Besides the three sisters, two brothers also required imperial assistance. These Five Households of Yang—that is, the establishments of the three sisters and the two brothers—were thronged by people of the Four Quarters, more numerous than the people who filled the marketplace, begging favors and offering bribes. The orders that went out from these sycophantic households were obeyed with even greater celerity than the behests of the emperor himself. When Yang Kuo-chung, their cousin, became chief minister, the blossom of their nepotism reached its fullness.
Supplement 4:
The Rise of An Lu-shan
With tragic fatality, the gigantic effort of the Brilliant Monarch to turn the vast empire into a centralized state degenerated into the satisfaction of the personal ambitions and grand desires of others. Emperor Hsuan-tsung, through his chief minister, Li Lin-fu, had induced such powerful centrifugal forces that, under Li’s suppression, these forces grew stronger, more conscious, and more cunning. For many years, the corpulent Turk An Lu-shan had often played an infant at court, cooing and even dressing in diapers, until he became too much favored by the aging emperor and his intoxicating consort. The Exalted Imperial Concubine adopted An as her son (and as her lover); the emperor himself was never content unless he had his Lu-shan in the palace.

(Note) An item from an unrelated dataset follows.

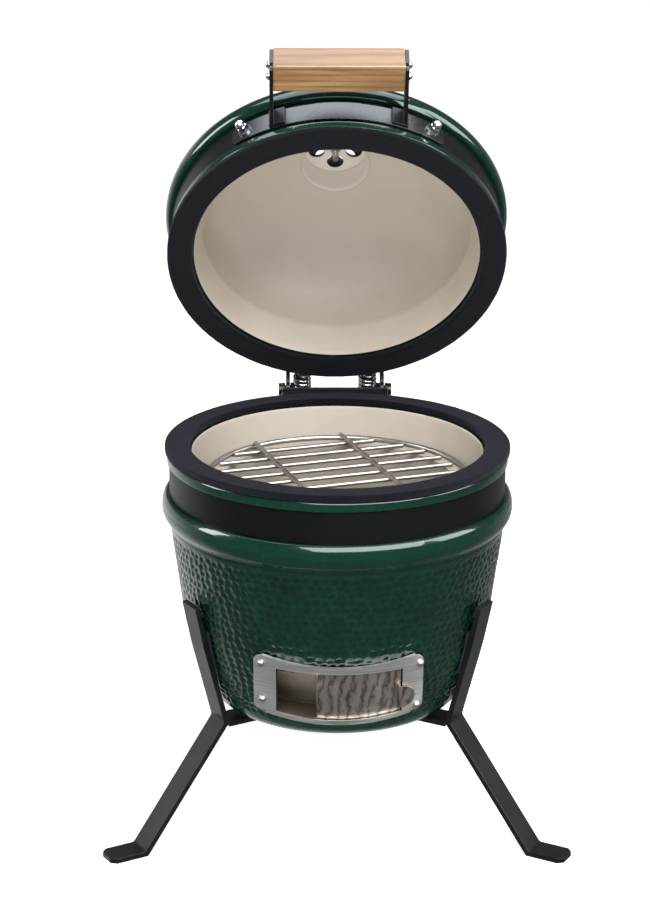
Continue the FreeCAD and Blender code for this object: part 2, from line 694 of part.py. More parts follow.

But soon An Lu-shan would step onto the stage in the role of avenging nemesis, the huge bulk of his body representing the colossal principle of destruction that the dictator’s system had nurtured in spite of itself.
After Li Lin-fu fell ill during the tenth moon of the eleventh revolution of Tien Pao (752), Yang Kuo-chung, Yang Kwei’s cousin, returned from the West a day or two before Li’s death and succeeded him. An Lu-shan, a man of profound dissimulation, had waited until his court patron Li Lin-fu was dead; now, at the prodding of the new chief minister, he saw to it that the body of Li Lin-fu, the man most high in royal favor for nearly twenty years, was despoiled by royal command. Claiming that Li Lin-fu had been planning an uprising just before his death, An cleared himself of treasonable charges at the same time that he won new affection from the emperor.
Under the ministry of Li Lin-fu, An Lu-shan had been an awed and obedient servant of the regime, but he adopted no such attitude to the successor. Once freed from Li, the one man whose power he dreaded, An Lu-shan began to take a new and independent position of spite and disobedience toward the new chief minister. For the next three years, An Lu-shan and Yang Kuo-chung entwined in a struggle of ever-increasing intensity. While the aging, pleasure-loving emperor, half-conscious of the danger, tried to ignore what was happening, the two intrigued venomously. On the frontiers, where An Lu-shan had been already much better established, each attempted to build up military strength. In their maneuvers at court, An was bested by Yang. In the end, An Lu-shan decided that his only course lay in armed intervention.